# CHALLENGE
Please give the listing again, word for word, with nothing left out.

# INFORMATION SUPPLIED
━━━━━━━━

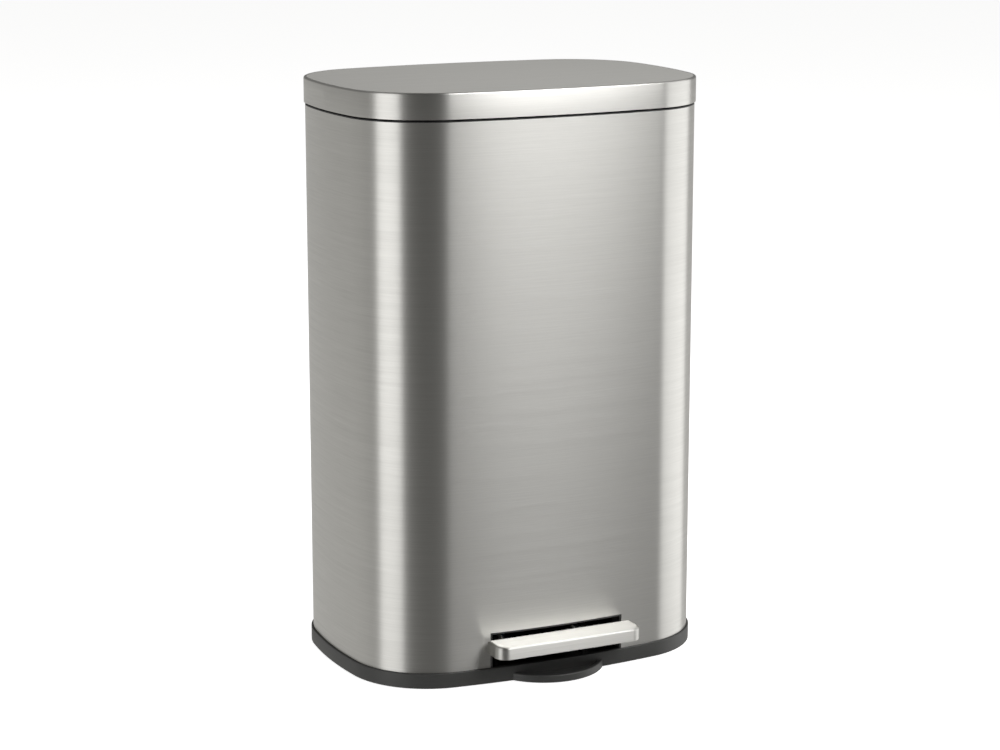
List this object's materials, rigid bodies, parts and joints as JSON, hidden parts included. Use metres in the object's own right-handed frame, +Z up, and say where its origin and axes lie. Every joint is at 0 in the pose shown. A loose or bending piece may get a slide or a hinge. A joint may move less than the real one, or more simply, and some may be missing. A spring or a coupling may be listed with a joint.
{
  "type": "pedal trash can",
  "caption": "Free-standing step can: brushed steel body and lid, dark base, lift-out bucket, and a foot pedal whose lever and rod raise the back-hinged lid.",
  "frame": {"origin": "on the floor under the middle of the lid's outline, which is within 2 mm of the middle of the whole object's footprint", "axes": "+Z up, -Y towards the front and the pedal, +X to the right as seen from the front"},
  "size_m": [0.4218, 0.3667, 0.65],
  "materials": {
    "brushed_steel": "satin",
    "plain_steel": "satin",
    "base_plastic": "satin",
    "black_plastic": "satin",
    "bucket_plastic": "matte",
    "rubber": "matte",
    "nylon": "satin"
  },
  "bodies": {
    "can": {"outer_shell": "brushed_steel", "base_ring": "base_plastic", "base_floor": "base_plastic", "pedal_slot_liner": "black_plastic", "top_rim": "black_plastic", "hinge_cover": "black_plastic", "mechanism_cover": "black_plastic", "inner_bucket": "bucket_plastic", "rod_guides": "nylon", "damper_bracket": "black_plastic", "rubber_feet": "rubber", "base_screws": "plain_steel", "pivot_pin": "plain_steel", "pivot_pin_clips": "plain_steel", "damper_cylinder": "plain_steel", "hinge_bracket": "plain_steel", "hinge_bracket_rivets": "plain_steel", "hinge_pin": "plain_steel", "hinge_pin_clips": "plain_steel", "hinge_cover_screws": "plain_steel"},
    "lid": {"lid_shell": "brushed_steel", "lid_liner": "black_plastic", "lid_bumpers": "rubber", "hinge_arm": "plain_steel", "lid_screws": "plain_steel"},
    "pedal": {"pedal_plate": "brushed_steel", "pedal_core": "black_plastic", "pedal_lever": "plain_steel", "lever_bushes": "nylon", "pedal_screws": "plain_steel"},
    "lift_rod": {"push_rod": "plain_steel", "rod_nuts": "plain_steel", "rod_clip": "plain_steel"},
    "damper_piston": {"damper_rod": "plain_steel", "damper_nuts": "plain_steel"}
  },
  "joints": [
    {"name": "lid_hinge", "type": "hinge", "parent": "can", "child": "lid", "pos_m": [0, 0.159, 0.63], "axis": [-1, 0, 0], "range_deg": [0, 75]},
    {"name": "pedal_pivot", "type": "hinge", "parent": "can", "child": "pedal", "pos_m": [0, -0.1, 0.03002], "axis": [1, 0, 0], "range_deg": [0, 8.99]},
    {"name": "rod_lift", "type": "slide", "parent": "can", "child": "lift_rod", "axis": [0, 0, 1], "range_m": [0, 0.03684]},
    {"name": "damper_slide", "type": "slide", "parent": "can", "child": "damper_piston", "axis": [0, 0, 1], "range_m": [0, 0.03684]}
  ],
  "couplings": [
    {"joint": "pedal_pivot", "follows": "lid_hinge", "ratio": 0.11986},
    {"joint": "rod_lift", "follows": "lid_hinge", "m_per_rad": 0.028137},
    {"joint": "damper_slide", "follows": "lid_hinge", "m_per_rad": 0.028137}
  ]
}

━━━━━━━━

# TASK OUTPUT
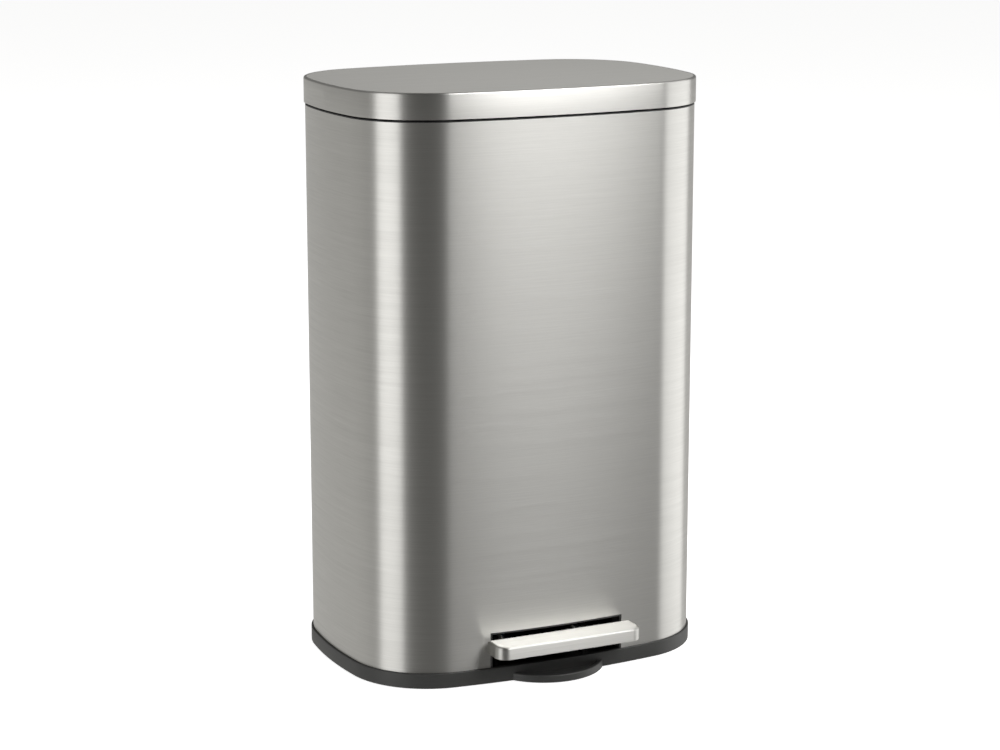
List this object's materials, rigid bodies, parts and joints as JSON, hidden parts included. Use metres in the object's own right-handed frame, +Z up, and say where its origin and axes lie. Every joint is at 0 in the pose shown. A loose or bending piece may get a slide or a hinge. A joint may move less than the real one, or more simply, and some may be missing. A spring or a coupling may be listed with a joint.
{
  "type": "pedal trash can",
  "caption": "Free-standing step can: brushed steel body and lid, dark base, lift-out bucket, and a foot pedal whose lever and rod raise the back-hinged lid.",
  "frame": {"origin": "on the floor under the middle of the lid's outline, which is within 2 mm of the middle of the whole object's footprint", "axes": "+Z up, -Y towards the front and the pedal, +X to the right as seen from the front"},
  "size_m": [0.4218, 0.3667, 0.65],
  "materials": {
    "brushed_steel": "satin",
    "plain_steel": "satin",
    "base_plastic": "satin",
    "black_plastic": "satin",
    "bucket_plastic": "matte",
    "rubber": "matte",
    "nylon": "satin"
  },
  "bodies": {
    "can": {"outer_shell": "brushed_steel", "base_ring": "base_plastic", "base_floor": "base_plastic", "pedal_slot_liner": "black_plastic", "top_rim": "black_plastic", "hinge_cover": "black_plastic", "mechanism_cover": "black_plastic", "inner_bucket": "bucket_plastic", "rod_guides": "nylon", "damper_bracket": "black_plastic", "rubber_feet": "rubber", "base_screws": "plain_steel", "pivot_pin": "plain_steel", "pivot_pin_clips": "plain_steel", "damper_cylinder": "plain_steel", "hinge_bracket": "plain_steel", "hinge_bracket_rivets": "plain_steel", "hinge_pin": "plain_steel", "hinge_pin_clips": "plain_steel", "hinge_cover_screws": "plain_steel"},
    "lid": {"lid_shell": "brushed_steel", "lid_liner": "black_plastic", "lid_bumpers": "rubber", "hinge_arm": "plain_steel", "lid_screws": "plain_steel"},
    "pedal": {"pedal_plate": "brushed_steel", "pedal_core": "black_plastic", "pedal_lever": "plain_steel", "lever_bushes": "nylon", "pedal_screws": "plain_steel"},
    "lift_rod": {"push_rod": "plain_steel", "rod_nuts": "plain_steel", "rod_clip": "plain_steel"},
    "damper_piston": {"damper_rod": "plain_steel", "damper_nuts": "plain_steel"}
  },
  "joints": [
    {"name": "lid_hinge", "type": "hinge", "parent": "can", "child": "lid", "pos_m": [0, 0.159, 0.63], "axis": [-1, 0, 0], "range_deg": [0, 75]},
    {"name": "pedal_pivot", "type": "hinge", "parent": "can", "child": "pedal", "pos_m": [0, -0.1, 0.03002], "axis": [1, 0, 0], "range_deg": [0, 8.99]},
    {"name": "rod_lift", "type": "slide", "parent": "can", "child": "lift_rod", "axis": [0, 0, 1], "range_m": [0, 0.03684]},
    {"name": "damper_slide", "type": "slide", "parent": "can", "child": "damper_piston", "axis": [0, 0, 1], "range_m": [0, 0.03684]}
  ],
  "couplings": [
    {"joint": "pedal_pivot", "follows": "lid_hinge", "ratio": 0.11986},
    {"joint": "rod_lift", "follows": "lid_hinge", "m_per_rad": 0.028137},
    {"joint": "damper_slide", "follows": "lid_hinge", "m_per_rad": 0.028137}
  ]
}